Coinbase, GDAX Experience Major Outage Amid Bitcoin Trading Frenzy

Coinbase, GDAX Experience Major Outage Amid Bitcoin Trading Frenzy

Both San Francisco-based cryptocurrency exchange Coinbase and its Global Digital Asset Exchange (GDAX), have been experiencing a major service outage amid a trading frenzy triggering by Bitcoin’s new all-time high above $11,300. At press time, the cryptocurrency’s price corrected to $9,824.23 but is seemingly climbing back up again. It’s trading volume in the last 24 hours was of over $10 billion.
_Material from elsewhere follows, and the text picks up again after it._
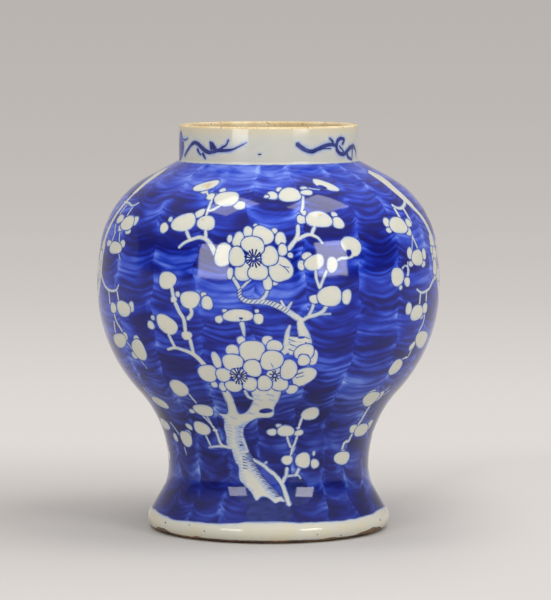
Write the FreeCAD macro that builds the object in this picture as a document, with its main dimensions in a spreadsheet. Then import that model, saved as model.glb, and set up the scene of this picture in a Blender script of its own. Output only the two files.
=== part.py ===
"""Baluster vase of blue and white porcelain: thrown sections luted together with slip.

Millimetres, +Z up. The origin is the middle of the foot ring, on the plane the vase stands on.
The sections meet in level joints at the waist, at the girth and at the root of the neck, with a
layer of slip in each, and a disc luted inside the foot closes the bottom.
"""

import FreeCAD, Part
import math
import os

import Sketcher

# Driving sizes: lengths in millimetres, angles in degrees, and shares
SIZES = {
    # Neck: a plain upright collar with a bare rounded lip
    "neck_radius": 55.2,
    "neck_wall": 4.6,
    "neck_height": 22.1,
    "lip_rounding_share": 0.33,
    # Shoulder: a cone that runs up to the neck, then a tight arc, then a slack one down to the girth
    "cone_length": 21.7,
    "cone_slope": 28.0,
    "shoulder_arc": 56.6,
    "upper_belly_arc": 155.5,
    "upper_belly_turn": 9.9,
    # Belly: an S of two arcs from the girth down to the waist
    "belly_spread": 43.9,
    "belly_height": 112.1,
    "waist_arc_share": 0.42,
    # Foot: flares from the waist to a rolled edge, and stands on a flat ring round a recess
    "foot_spread": 13.2,
    "foot_height": 38.6,
    "foot_roll": 6.4,
    "flare_arc_share": 0.76,
    "ring_width": 6.0,
    "ring_chamfer": 0.8,
    "recess_depth": 12.0,
    # Walls of the body and the disc that closes it
    "body_wall": 5.5,
    "base_thickness": 6.0,
    # Slip in the joints, with the bead that is squeezed out inside and the fillets in the corners
    "slip_thickness": 0.8,
    "slip_bead_width": 5.0,
    "slip_bead_height": 1.0,
    "neck_fillet_reach": 0.5,
    "base_slip_thickness": 0.6,
    "base_fillet_reach": 1.0,
}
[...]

The trading frenzy seemingly took down the U.S.-based exchange as its platforms have been greeting visitors with an error stating that the service is currently unavailable. Coinbase is one of the world’s largest cryptocurrency exchanges, with operations in over 30 countries, making it notable that its traders were unable to issue orders during Bitcoin’s all-time high and subsequent price correction.

A look at Coinbase’s real-time status page reveals that the cause of the issue is currently being investigated and has already been partly solved, as the company’s service is currently “continuing to experience degraded performance.” The status of Coinbase’s mobile application seems to be operationall, according to the website.

However, a number of disgruntled traders already made it clear, on social media, that even the company’s mobile applications have been having trouble. On Twitter, Coinbase revealed that it’s experiencing an unprecedented amount of traffic, and that its engineering team is actively working on the issue, adding that it “should be fully resolved in a few hours.”

This isn’t the first time the exchange’s services become unavailable during a trading frenzy. Back in May, Coinbase pointed to “unprecedented traffic” as the cause of multiple outages when the number one cryptocurrency hit a then all-time high of nearly $2,800. In June, the same thing happened, reportedly because of the same motive.

The service’s outage may be causing unexpected flaws in the company’s systems. According to the unverified claims of a Twitter user, Coinbase’s mobile app logged him out and blocked him from reentering his account. Once he pressed cancel on the two-factor authentication (2FA) screen, he claims to have been shown someone else’s account, with $24,000 worth of Litecoin in it.

Another user claims to have been able to use the company’s service once he set his VPN to make it look like he was in New York.  Recently, Coinbase revealed it would add new cryptocurrencies, following the release of a new inclusion framework.